March 24, 2017
409A Valuations & Equity Management: The Need for Forward Thinking
Posted by Armanino Financial Advisory Team
The process of developing a business to ultimate enterprise success includes anticipating and avoiding potential future road blocks through the development of high quality, supportable and defensible procedures as early in the business life cycle as possible. One critical factor in developing such a process for ultimate business success―whether defined by efficient audits, or, even better, a highly successful sale or IPO scenario―is completing quality 409A valuations and managing equity accounting with proven partners in the field.
As with any other component of the financial management process, 409A valuations and equity management require a great deal of attention to detail and proven effective judgement. In order to avoid problems when you least want them―such as when going through an audit, securing equity financing, or nearing public or private liquidity events―a successful approach will include utilizing the expertise of specialists in their respective fields in order to avoid common pitfalls. Various pitfalls due to a lack of quality valuation and equity management processes include expensive and time-consuming restating of financial statements, inefficient use of resources, and the potential impact on timing and pricing of equity transactions.

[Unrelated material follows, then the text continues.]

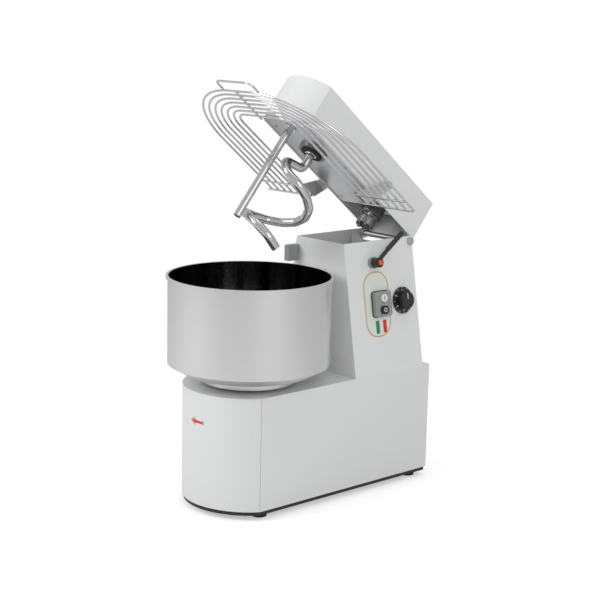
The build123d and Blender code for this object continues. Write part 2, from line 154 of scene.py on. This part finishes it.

Here are some ways improperly handled valuation and equity accounting can impact you and your firm:
- Tax cost for you/your firm’s employees. If improperly priced options are issued, it may result in a future tax liability for employees who receive equity compensation. A lack of sound valuation and accounting can result in potentially large unexpected tax bills for employees who were granted options at below market value. Depending on the size of the mispricing, these tax bills can be significant to recipients.
- Potential acquisition red flags. In the acquisition process, acquiring parties will be on the lookout for items that could create unexpected costs and/or tax liabilities. A lack of sound valuation and equity accounting can create both real expenses in the due diligence process and perceptions of potential red flags as the acquirer considers the terms of its offer. When a potential sale is on the table, equity valuation and accounting red flags can result in significant costs and delays, as well as affecting bids that acquirers may make.
- IPO delays and/or missed windows. When a company nears a potential IPO and begins issuing public financial statements, the level of review increases substantially, both in terms of oversight via audit partners and the U.S. Securities and Exchange Commission (SEC). Improper valuations and poor equity management practices in the years preceding an IPO can result in costly, and sometimes fatal, delays in the IPO process.
When the time comes to potentially secure a sale or IPO liquidity event for the company you have devoted your time, energy and effort into building, it should be an extremely exciting period for you both professionally and personally. However, not having your valuation and equity management “ducks in a row” can cause unnecessary challenges for potential investors and/or acquirers, as well as auditors. At such times, when your company most needs you to be a strategic visionary, the last thing you want is to be stuck cleaning up unnecessary accounting issues that may have been avoided with proper planning and forward-looking resource allocation in earlier stages.
While there may be certain shortcuts that can be taken along the way in these areas, failing to think strategically and with a long-term vision, and not accessing expert resources at early stages, can create eventual real costs, resource bottlenecks and unnecessary delays, and may result in arduous review and cleanup work when you would least like to be dealing with such challenges.
Instead of putting off “the process” until later stages, it is a sound strategic investment to look ahead and engage quality professional advisory and value-added services early on. Such expertise can assist you in developing a sound process that can help you and your business navigate effectively and efficiently to and through a successful, rewarding and exciting liquidity event.
Forward thinking early on often makes a big difference.